Thinking about how organizations measure their data is just as important, especially before the data collection and ingestion phase. Key questions to ask for this sub-step include:

  • What is the time frame?
  • What is the unit of measure?
  • What factors should be included?

A central objective of this step is to identify the key business variables that the analysis needs to predict. We refer to these variables as the model targets, and we use the metrics associated with them to determine the success of the project. Two examples of such targets are sales forecasts or the probability of an order being fraudulent.

  1. Define the success metrics

After the key business variables identification, it is important to translate your business problem into a data science question and define the metrics that will define your project success. Organizations typically use data science or machine learning to answer five types of questions:

Determine which of these questions companies are asking and how answering it achieves business goals and enables measurement of the results. At this point it is important to revisit the project goals by asking and refining sharp questions that are relevant, specific, and unambiguous. For example, if a company wants to achieve a customer churn prediction, they will need an accuracy rate of “x” percent by the end of a three-month project. With this data, companies can offer customer promotions to reduce churn.

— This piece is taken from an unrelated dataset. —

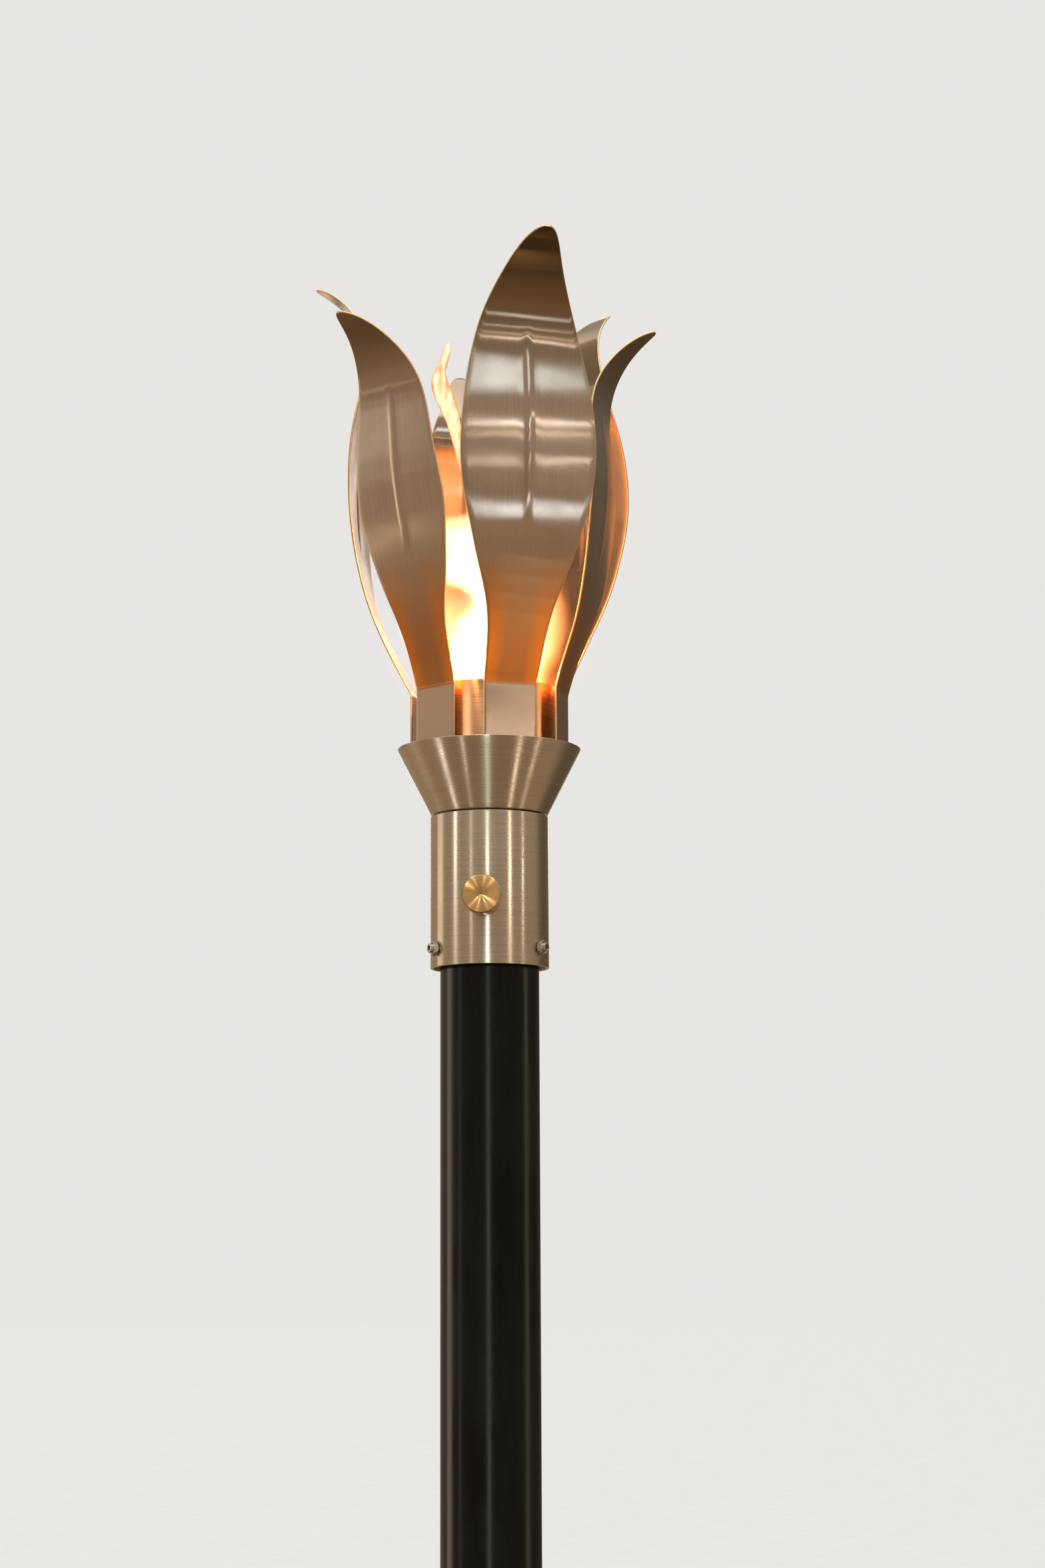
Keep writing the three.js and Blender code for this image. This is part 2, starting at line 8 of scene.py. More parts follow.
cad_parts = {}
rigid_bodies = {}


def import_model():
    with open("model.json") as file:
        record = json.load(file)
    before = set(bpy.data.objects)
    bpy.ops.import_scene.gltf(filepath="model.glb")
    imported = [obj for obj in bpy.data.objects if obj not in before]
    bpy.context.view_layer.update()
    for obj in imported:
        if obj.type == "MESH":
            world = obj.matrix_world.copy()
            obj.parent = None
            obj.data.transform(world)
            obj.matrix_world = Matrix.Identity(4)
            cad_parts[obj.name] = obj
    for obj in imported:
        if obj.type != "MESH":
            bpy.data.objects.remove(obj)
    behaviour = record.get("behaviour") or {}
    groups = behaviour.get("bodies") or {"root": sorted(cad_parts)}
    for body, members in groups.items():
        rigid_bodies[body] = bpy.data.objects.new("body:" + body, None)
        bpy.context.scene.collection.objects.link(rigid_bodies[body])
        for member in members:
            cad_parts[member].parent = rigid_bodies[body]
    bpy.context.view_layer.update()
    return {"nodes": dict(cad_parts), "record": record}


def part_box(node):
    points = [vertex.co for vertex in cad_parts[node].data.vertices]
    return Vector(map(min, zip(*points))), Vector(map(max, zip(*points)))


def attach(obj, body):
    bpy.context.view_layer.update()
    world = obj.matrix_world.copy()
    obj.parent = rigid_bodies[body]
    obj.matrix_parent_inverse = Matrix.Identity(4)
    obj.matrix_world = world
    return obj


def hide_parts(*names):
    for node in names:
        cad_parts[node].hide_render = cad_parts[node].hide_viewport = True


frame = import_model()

MM = 0.001
RECORD = frame["record"]
SLOT_OF = {row["node"]: row["material_slot"] for row in RECORD["subparts"]}
BODY_OF = {node: body for body, nodes in RECORD["behaviour"]["bodies"].items() for node in nodes}

# ---- dimensions

# Heights in the head are measured from the sleeve's foot.
(_, _, SLEEVE_FOOT), (SLEEVE_RADIUS, _, SLEEVE_TOP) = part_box("valve_sleeve")
SLEEVE_WALL = 2 * MM
POST_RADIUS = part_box("post")[1].x
POST_WALL = 3 * MM
GAP = 0.3 * MM
SHEET = 1.2 * MM
CUP_RADIUS, _, CUP_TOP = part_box("burner_cup")[1]
MIXER_HOLE = 8.3 * MM  # for the burner's pipe

SCREW_AZIMUTHS = [63, 183, 303]
SCREW_HEIGHT = SLEEVE_FOOT + 11.5 * MM
SCREW_RADIUS = 3 * MM
SCREW_LENGTH = 11.4 * MM
SOCKET_FLATS = 3.2 * MM
SOCKET_DEPTH = 3 * MM
NUT_CORNERS = 9.6 * MM
NUT_THICK = 3 * MM

VALVE_HEIGHT = SLEEVE_FOOT + 42.5 * MM
KNOB_RADIUS = 12.4 * MM
KNOB_BACK = 41.6 * MM
KNOB_FRONT = 52 * MM
STEM_RADIUS = 3 * MM
STEM_HOLE = 6 * MM
BONNET_FLATS, BONNET_BORE, BONNET_THICK = 14 * MM, 5.8 * MM, 2.6 * MM
RIVET_HOLE = 2.3 * MM

TAB_REACH = 48.4 * MM  # from the axis to the middle of the tab's sheet
TAB_FOOT = SLEEVE_FOOT + 129 * MM
TAB_BEND = SLEEVE_FOOT + 178.5 * MM
TAB_HALF_WIDTH = 17.3 * MM
TAB_CORNER = 3 * MM
RIVET_HEIGHT = SLEEVE_FOOT + 136 * MM
RIB_HEIGHT = 0.75 * MM
RIB_HALF_WIDTH = 4.2 * MM
RIB_START, RIB_END = 0.32, 0.77
DISH = 1.5 * MM
WIDEST = 44.2 * MM
LEAN_STATIONS = [0, 0.12, 0.3, 0.5, 0.7, 0.86, 1]
WIDTH_STATIONS = [0, 0.15, 0.3, 0.45, 0.6, 0.75, 0.9, 1]
TALL = {
    "length": 304 * MM,
    "lean": [30, 26.5, 11.5, -0.4, -8.3, 29, 68],
    "half_width": [17.3, 21.3, 34.5, 44.2, 42.5, 33.5, 19.5, 13],
}
SHORT = {
    "length": 258 * MM,
    "lean": [13.5, 20.5, 11.5, 3.5, -4.5, 33, 65],
    "half_width": [17.3, 20, 30, 36.6, 33.2, 26.9, 16, 10.5],
}
# (shape, place round the cup, extra curl at the tip, sway round the axis above the bend), degrees
PETALS = [
    (TALL, 22, 7, 0), (SHORT, 82, 1.5, 0), (TALL, 138, -4, -1),
    (SHORT, 198, -8, 0), (TALL, 266, -1.5, 4), (SHORT, 321, 16, 3),
]

# ---- camera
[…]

In the case of our professional services company, we decided to tackle the first business question (How can we predict staff composition, e.g. one senior accountant and two accounting assistants, for a new project?). For this customer engagement, we used five years of daily historical project data at individual level. We removed any data that had a negative contribution margin or negative total number of hours. We first randomly sample 1000 projects from the testing dataset to speed up parameter tuning. After identifying the optimal parameter combination, we ran the same data preparation on all the projects in the testing dataset.

Below (Figure 3) is a representation of the type of data and solution flow that we built for this engagement:

Figure 3. Representation of the type of data and solution flow

We used a clustering method: the k-nearest neighbors (KNN) algorithm. KNN is a simple, easy-to-implement supervised machine learning algorithm. The KNN algorithm assumes that similar things exist in close proximity, finds the most similar data points in the training data, and makes an educated guess based on their classifications. Although very simple to understand and implement, this method has seen wide application in many domains, such as in recommendation systems, semantic searching, and anomaly detection.

In this first step, we used KNN to predict the staff composition, i.e. numbers of each staff classification/title, of a new project using historical project data. We found historical projects similar to the new project based on different project properties, such as Project Type, Total Billing, Industry, Client, Revenue Range etc. We assigned different weights to each project property based on business rules and standards. We also removed any data that had negative contribution margin (profit). For each staff classification, staff count is predicted by computing a weighted sum of similar historical projects’ staff counts of the corresponding staff classification. The final weights are normalized so that the sum of all weights is 1. Before calculating the weighted sum, we removed 10% outliers with high values and 10% outliers with low values.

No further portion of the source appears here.